Provided data:
## Start

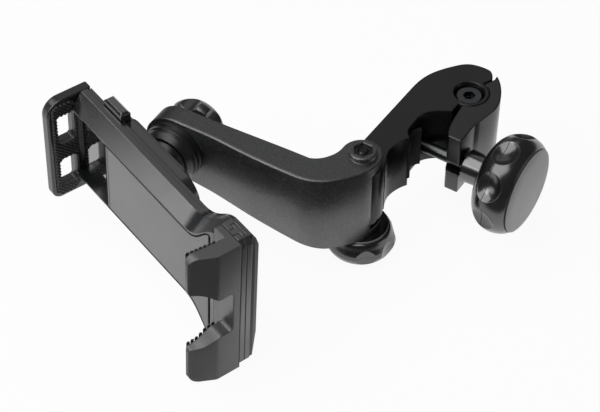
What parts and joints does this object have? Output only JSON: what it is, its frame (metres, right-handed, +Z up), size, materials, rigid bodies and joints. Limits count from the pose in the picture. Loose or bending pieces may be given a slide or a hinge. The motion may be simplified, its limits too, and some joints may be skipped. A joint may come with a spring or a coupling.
{
  "type": "headrest tablet mount",
  "caption": "Headrest tablet mount: a screw clamp for a headrest post, a swinging bent arm, a ball joint and a cradle with a sliding jaw.",
  "frame": {"origin": "axis of the headrest post at the middle of the clamp's height", "axes": "+Z up along the post; +X along the clamp body from the arm's hinge to the jaw's hinge; +Y towards the clamp's straight back, so the large knob faces -Y"},
  "size_m": [0.2013, 0.2053, 0.0836],
  "materials": {
    "clamp_plastic": "satin moulded black",
    "arm_plastic": "fine-grain black",
    "gloss_black": "polished black",
    "cap_black": "satin black",
    "cradle_gloss": "semi-gloss black",
    "panel_matte": "soft matte black",
    "pad_rubber": "bumpy black rubber",
    "steel": "zinc plated",
    "brass": "plain"
  },
  "bodies": {
    "clamp": {"clamp_body": "clamp_plastic", "post_liner": "pad_rubber", "clamp_stud": "steel", "jaw_hinge_screw": "steel", "jaw_hinge_nut": "steel"},
    "jaw": {"clamp_jaw": "clamp_plastic"},
    "thrust": {"thrust_sleeve": "gloss_black"},
    "clamp_knob": {"clamp_knob": "gloss_black", "clamp_knob_cap": "cap_black", "clamp_knob_insert": "brass"},
    "arm": {"arm": "arm_plastic", "hinge_nut": "steel", "hinge_bolt": "steel", "hinge_spacer": "clamp_plastic", "brake_pad": "pad_rubber", "socket_collar": "gloss_black", "socket_ring": "gloss_black", "lock_bolt": "steel"},
    "hinge_knob": {"hinge_knob": "gloss_black", "hinge_knob_insert": "brass"},
    "lock_knob": {"lock_knob": "gloss_black", "lock_knob_insert": "brass"},
    "ball": {"ball": "gloss_black"},
    "neck": {"ball_neck": "gloss_black"},
    "cradle": {"rear_shell": "cradle_gloss", "cradle_frame": "cradle_gloss", "front_panel": "panel_matte", "fixed_jaw": "cradle_gloss", "hook_pads": "pad_rubber"},
    "sliding_jaw": {"sliding_jaw": "cradle_gloss", "jaw_grip": "pad_rubber"},
    "release_button": {"release_button": "cradle_gloss"}
  },
  "joints": [
    {"name": "knob_travel", "type": "slide", "parent": "clamp", "child": "thrust", "axis": [0, -1, 0], "range_m": [-0.00337, 0.00126]},
    {"name": "jaw_swing", "type": "hinge", "parent": "clamp", "child": "jaw", "pos_m": [0.0362, -0.0037, 0], "axis": [0, 0, 1], "range_deg": [-8.01, 3.01]},
    {"name": "knob_spin", "type": "hinge", "parent": "thrust", "child": "clamp_knob", "pos_m": [0.0105, -0.03, -0.004], "axis": [0, -1, 0], "continuous": true},
    {"name": "arm_swing", "type": "hinge", "parent": "clamp", "child": "arm", "pos_m": [-0.0324, 0.0136, 0], "axis": [0, 0, 1], "range_deg": [-75, 50]},
    {"name": "hinge_knob_spin", "type": "hinge", "parent": "arm", "child": "hinge_knob", "pos_m": [-0.0324, 0.0136, -0.03], "axis": [0, 0, -1], "continuous": true},
    {"name": "lock_knob_spin", "type": "hinge", "parent": "arm", "child": "lock_knob", "pos_m": [-0.04417, 0.09967, 0.0035], "axis": [0.999, 0.0436, 0], "continuous": true},
    {"name": "ball_yaw", "type": "hinge", "parent": "arm", "child": "ball", "pos_m": [-0.06864, 0.0986, 0.0035], "axis": [0, 0, 1], "range_deg": [-16, 26]},
    {"name": "ball_pitch", "type": "hinge", "parent": "ball", "child": "neck", "pos_m": [-0.06864, 0.0986, 0.0035], "axis": [-0.3305, -0.9438, 0], "range_deg": [-18, 18]},
    {"name": "cradle_turn", "type": "hinge", "parent": "neck", "child": "cradle", "pos_m": [-0.08185, 0.10323, 0.00372], "axis": [-0.9437, 0.3305, 0.0157], "continuous": true},
    {"name": "jaw_slide", "type": "slide", "parent": "cradle", "child": "sliding_jaw", "axis": [0.3308, 0.9426, 0.0454], "range_m": [0, 0.074]},
    {"name": "button_press", "type": "slide", "parent": "cradle", "child": "release_button", "axis": [0.0002, 0.048, -0.9988], "range_m": [0, 0.0016], "stiffness_N_per_m": 800}
  ],
  "couplings": [
    {"joint": "jaw_swing", "follows": "knob_travel", "rad_per_m": 41.46}
  ]
}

## End

What needs to be done: Extract the data exactly as given.

Finished task:
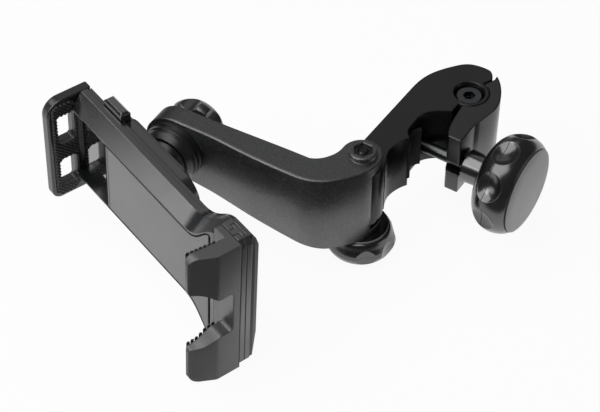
What parts and joints does this object have? Output only JSON: what it is, its frame (metres, right-handed, +Z up), size, materials, rigid bodies and joints. Limits count from the pose in the picture. Loose or bending pieces may be given a slide or a hinge. The motion may be simplified, its limits too, and some joints may be skipped. A joint may come with a spring or a coupling.
{
  "type": "headrest tablet mount",
  "caption": "Headrest tablet mount: a screw clamp for a headrest post, a swinging bent arm, a ball joint and a cradle with a sliding jaw.",
  "frame": {"origin": "axis of the headrest post at the middle of the clamp's height", "axes": "+Z up along the post; +X along the clamp body from the arm's hinge to the jaw's hinge; +Y towards the clamp's straight back, so the large knob faces -Y"},
  "size_m": [0.2013, 0.2053, 0.0836],
  "materials": {
    "clamp_plastic": "satin moulded black",
    "arm_plastic": "fine-grain black",
    "gloss_black": "polished black",
    "cap_black": "satin black",
    "cradle_gloss": "semi-gloss black",
    "panel_matte": "soft matte black",
    "pad_rubber": "bumpy black rubber",
    "steel": "zinc plated",
    "brass": "plain"
  },
  "bodies": {
    "clamp": {"clamp_body": "clamp_plastic", "post_liner": "pad_rubber", "clamp_stud": "steel", "jaw_hinge_screw": "steel", "jaw_hinge_nut": "steel"},
    "jaw": {"clamp_jaw": "clamp_plastic"},
    "thrust": {"thrust_sleeve": "gloss_black"},
    "clamp_knob": {"clamp_knob": "gloss_black", "clamp_knob_cap": "cap_black", "clamp_knob_insert": "brass"},
    "arm": {"arm": "arm_plastic", "hinge_nut": "steel", "hinge_bolt": "steel", "hinge_spacer": "clamp_plastic", "brake_pad": "pad_rubber", "socket_collar": "gloss_black", "socket_ring": "gloss_black", "lock_bolt": "steel"},
    "hinge_knob": {"hinge_knob": "gloss_black", "hinge_knob_insert": "brass"},
    "lock_knob": {"lock_knob": "gloss_black", "lock_knob_insert": "brass"},
    "ball": {"ball": "gloss_black"},
    "neck": {"ball_neck": "gloss_black"},
    "cradle": {"rear_shell": "cradle_gloss", "cradle_frame": "cradle_gloss", "front_panel": "panel_matte", "fixed_jaw": "cradle_gloss", "hook_pads": "pad_rubber"},
    "sliding_jaw": {"sliding_jaw": "cradle_gloss", "jaw_grip": "pad_rubber"},
    "release_button": {"release_button": "cradle_gloss"}
  },
  "joints": [
    {"name": "knob_travel", "type": "slide", "parent": "clamp", "child": "thrust", "axis": [0, -1, 0], "range_m": [-0.00337, 0.00126]},
    {"name": "jaw_swing", "type": "hinge", "parent": "clamp", "child": "jaw", "pos_m": [0.0362, -0.0037, 0], "axis": [0, 0, 1], "range_deg": [-8.01, 3.01]},
    {"name": "knob_spin", "type": "hinge", "parent": "thrust", "child": "clamp_knob", "pos_m": [0.0105, -0.03, -0.004], "axis": [0, -1, 0], "continuous": true},
    {"name": "arm_swing", "type": "hinge", "parent": "clamp", "child": "arm", "pos_m": [-0.0324, 0.0136, 0], "axis": [0, 0, 1], "range_deg": [-75, 50]},
    {"name": "hinge_knob_spin", "type": "hinge", "parent": "arm", "child": "hinge_knob", "pos_m": [-0.0324, 0.0136, -0.03], "axis": [0, 0, -1], "continuous": true},
    {"name": "lock_knob_spin", "type": "hinge", "parent": "arm", "child": "lock_knob", "pos_m": [-0.04417, 0.09967, 0.0035], "axis": [0.999, 0.0436, 0], "continuous": true},
    {"name": "ball_yaw", "type": "hinge", "parent": "arm", "child": "ball", "pos_m": [-0.06864, 0.0986, 0.0035], "axis": [0, 0, 1], "range_deg": [-16, 26]},
    {"name": "ball_pitch", "type": "hinge", "parent": "ball", "child": "neck", "pos_m": [-0.06864, 0.0986, 0.0035], "axis": [-0.3305, -0.9438, 0], "range_deg": [-18, 18]},
    {"name": "cradle_turn", "type": "hinge", "parent": "neck", "child": "cradle", "pos_m": [-0.08185, 0.10323, 0.00372], "axis": [-0.9437, 0.3305, 0.0157], "continuous": true},
    {"name": "jaw_slide", "type": "slide", "parent": "cradle", "child": "sliding_jaw", "axis": [0.3308, 0.9426, 0.0454], "range_m": [0, 0.074]},
    {"name": "button_press", "type": "slide", "parent": "cradle", "child": "release_button", "axis": [0.0002, 0.048, -0.9988], "range_m": [0, 0.0016], "stiffness_N_per_m": 800}
  ],
  "couplings": [
    {"joint": "jaw_swing", "follows": "knob_travel", "rad_per_m": 41.46}
  ]
}